STATED EXERCISE
Select from the data all lines with the word "bodies".

PROVIDED MATERIAL
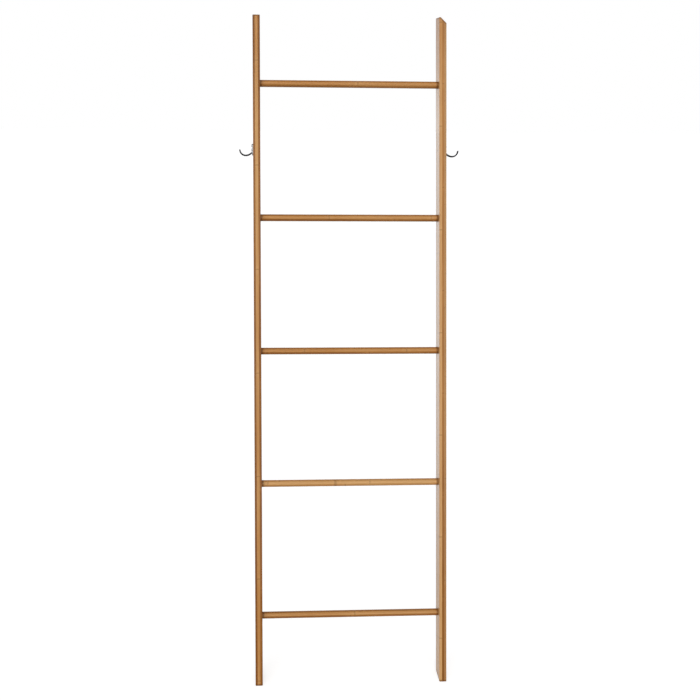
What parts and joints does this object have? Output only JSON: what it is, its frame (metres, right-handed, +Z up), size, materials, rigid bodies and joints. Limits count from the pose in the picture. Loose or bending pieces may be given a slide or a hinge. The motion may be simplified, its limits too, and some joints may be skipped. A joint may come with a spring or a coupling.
{
  "type": "blanket ladder",
  "caption": "Leaning wooden ladder for blankets: two flat rails cut to stand at an angle, round rungs between them and a small J hook on each outer side.",
  "frame": {"origin": "on the floor, in the middle of the ladder's box", "axes": "+Z up, +Y from the ladder's feet back to the wall it leans against, +X to the right for someone who faces it"},
  "size_m": [0.5788, 0.5036, 1.6904],
  "materials": {
    "rail_bamboo": "clear-lacquered laminated bamboo, light and brown strips along the length",
    "rung_bamboo": "clear-lacquered turned bamboo",
    "hook_steel": "satin dark grey",
    "screw_steel": "zinc-plated"
  },
  "bodies": {
    "root": {"rail_left": "rail_bamboo", "rail_right": "rail_bamboo", "rung_1": "rung_bamboo", "rung_2": "rung_bamboo", "rung_3": "rung_bamboo", "rung_4": "rung_bamboo", "rung_5": "rung_bamboo", "rung_screw_left_1": "screw_steel", "rung_screw_left_2": "screw_steel", "rung_screw_left_3": "screw_steel", "rung_screw_left_4": "screw_steel", "rung_screw_left_5": "screw_steel", "hook_left": "hook_steel", "hook_screw_left_upper": "screw_steel", "hook_screw_left_lower": "screw_steel", "rung_screw_right_1": "screw_steel", "rung_screw_right_2": "screw_steel", "rung_screw_right_3": "screw_steel", "rung_screw_right_4": "screw_steel", "rung_screw_right_5": "screw_steel", "hook_right": "hook_steel", "hook_screw_right_upper": "screw_steel", "hook_screw_right_lower": "screw_steel"}
  },
  "joints": []
}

RESPONSE TO THE TASK
What parts and joints does this object have? Output only JSON: what it is, its frame (metres, right-handed, +Z up), size, materials, rigid bodies and joints. Limits count from the pose in the picture. Loose or bending pieces may be given a slide or a hinge. The motion may be simplified, its limits too, and some joints may be skipped. A joint may come with a spring or a coupling.
  "bodies": {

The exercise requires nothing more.